Ohne den lauten Klick sind die neuen Varianten der flachen Taster tatsächlich etwas angenehmer. Den sehr stark betonten Druckpunkt behalten sie, insofern kann sich auch das Urteil nur in Nuancen ändern. MX Ultra Low Profile bleiben eine tolle Alternative. Sie zum Spielen als Pflichtupgrade im Luxusbereich zu bezeichnen, fällt weiterhin schwer. Generell gehen die Taster in eine interessante Richtung, es fehlen nur noch lineare Modelle.

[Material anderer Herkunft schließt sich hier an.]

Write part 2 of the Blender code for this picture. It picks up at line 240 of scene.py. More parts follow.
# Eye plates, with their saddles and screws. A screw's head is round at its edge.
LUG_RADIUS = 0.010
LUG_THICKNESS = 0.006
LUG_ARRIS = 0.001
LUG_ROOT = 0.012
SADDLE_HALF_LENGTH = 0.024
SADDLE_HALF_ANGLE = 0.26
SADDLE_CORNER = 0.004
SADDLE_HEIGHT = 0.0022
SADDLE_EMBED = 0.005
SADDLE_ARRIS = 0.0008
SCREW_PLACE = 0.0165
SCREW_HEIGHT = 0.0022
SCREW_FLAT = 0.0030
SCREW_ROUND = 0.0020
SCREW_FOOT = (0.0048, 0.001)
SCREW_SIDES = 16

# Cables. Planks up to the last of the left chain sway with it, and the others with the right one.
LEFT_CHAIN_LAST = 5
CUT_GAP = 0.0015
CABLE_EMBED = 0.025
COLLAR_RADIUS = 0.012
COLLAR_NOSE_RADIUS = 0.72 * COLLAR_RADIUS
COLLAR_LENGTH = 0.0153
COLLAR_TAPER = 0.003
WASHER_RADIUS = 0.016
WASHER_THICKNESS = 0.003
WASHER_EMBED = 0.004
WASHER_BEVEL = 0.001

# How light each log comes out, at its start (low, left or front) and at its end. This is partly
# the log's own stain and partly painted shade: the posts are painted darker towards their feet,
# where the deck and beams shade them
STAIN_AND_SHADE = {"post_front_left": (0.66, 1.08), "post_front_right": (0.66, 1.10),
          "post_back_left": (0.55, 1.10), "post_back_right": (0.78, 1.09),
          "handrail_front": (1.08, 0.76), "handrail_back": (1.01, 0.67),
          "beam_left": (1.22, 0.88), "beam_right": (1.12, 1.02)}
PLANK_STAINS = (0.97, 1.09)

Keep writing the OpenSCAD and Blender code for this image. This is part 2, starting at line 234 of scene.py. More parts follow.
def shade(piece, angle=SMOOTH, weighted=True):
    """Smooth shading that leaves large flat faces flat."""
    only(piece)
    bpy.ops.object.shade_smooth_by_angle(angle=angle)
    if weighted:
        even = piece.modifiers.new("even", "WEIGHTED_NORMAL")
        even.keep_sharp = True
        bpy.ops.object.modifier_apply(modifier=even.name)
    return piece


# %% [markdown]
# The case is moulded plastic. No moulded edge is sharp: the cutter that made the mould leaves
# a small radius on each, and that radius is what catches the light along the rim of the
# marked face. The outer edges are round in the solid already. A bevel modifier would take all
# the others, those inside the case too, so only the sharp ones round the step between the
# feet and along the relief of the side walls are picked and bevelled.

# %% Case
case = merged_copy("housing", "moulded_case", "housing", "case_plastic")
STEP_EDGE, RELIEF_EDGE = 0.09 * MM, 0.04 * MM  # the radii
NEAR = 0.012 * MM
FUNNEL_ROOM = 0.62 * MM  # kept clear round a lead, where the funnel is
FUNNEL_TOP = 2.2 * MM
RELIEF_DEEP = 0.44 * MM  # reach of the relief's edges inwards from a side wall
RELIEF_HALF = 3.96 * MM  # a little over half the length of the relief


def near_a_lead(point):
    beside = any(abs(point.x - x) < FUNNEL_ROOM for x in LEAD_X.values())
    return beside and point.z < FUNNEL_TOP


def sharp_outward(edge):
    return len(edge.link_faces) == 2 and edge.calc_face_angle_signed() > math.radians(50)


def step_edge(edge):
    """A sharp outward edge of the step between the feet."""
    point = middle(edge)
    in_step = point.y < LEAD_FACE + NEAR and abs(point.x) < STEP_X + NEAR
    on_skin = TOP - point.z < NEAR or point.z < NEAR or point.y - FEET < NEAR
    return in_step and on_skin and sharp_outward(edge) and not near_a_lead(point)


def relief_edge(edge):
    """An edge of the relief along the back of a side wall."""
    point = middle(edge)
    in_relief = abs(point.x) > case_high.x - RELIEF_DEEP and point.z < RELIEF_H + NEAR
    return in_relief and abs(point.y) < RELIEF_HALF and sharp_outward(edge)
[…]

Aktuell bleibt der Eindruck bestehen, dass die ULP-Serie in Desktop-Tastaturen und Office-Laptops des höheren Preissegments besser aufgehoben wäre als in reinen Gaming-Maschinen. Dort würden sie auch besser zur bisherigen Werbestrategie passen. Cherry und Partner vermarkten bislang vorrangig lineare, früh auslösende Taster als Spiele(r)-Werkzeug. Der Bogen zu „Content-Creators“ und Home-Office-Schaffenden wirkt bemüht, auch wenn der hybride Einsatz am Ende genau das Szenario ist, in dem die Taster im Allgemeinen am meisten Sinn ergeben.

Das XMG Neo 17 (M22) mit Cherry MX Ultra Low Profile Tactile
Das XMG Neo 17 (M22) mit Cherry MX Ultra Low Profile Tactile

Die Taster zu bekommen, bleibt weiterhin schwierig. Mit nun einer Handvoll extrem teurer Notebooks ist Cherry kaum besser aufgestellt als noch vor einem Jahr. Der Weg zu mehr Marktpräsenz zeichnet sich jetzt aber endlich am Horizont ab. Gerade im Desktop-Bereich, wo immer mehr flache mechanische Tastaturen in den Handel gelangen, hat der ULP Tactile eine Lücke. Extrem flache Arbeitsgeräte, quasi ein mechanisches Magic Keyboard, warten im Grunde um die Ecke. Die nächsten Monate versprechen spannende Neuerungen.

ComputerBase hat das XMG NEO 17 (M22) von Schenker und eine Handvoll Ultra-Low-Profile-Taster von Cherry leihweise zum Testen erhalten. Eine Einflussnahme der Hersteller auf den Testbericht fand nicht statt, eine Verpflichtung zur Veröffentlichung bestand nicht. Es gab kein NDA.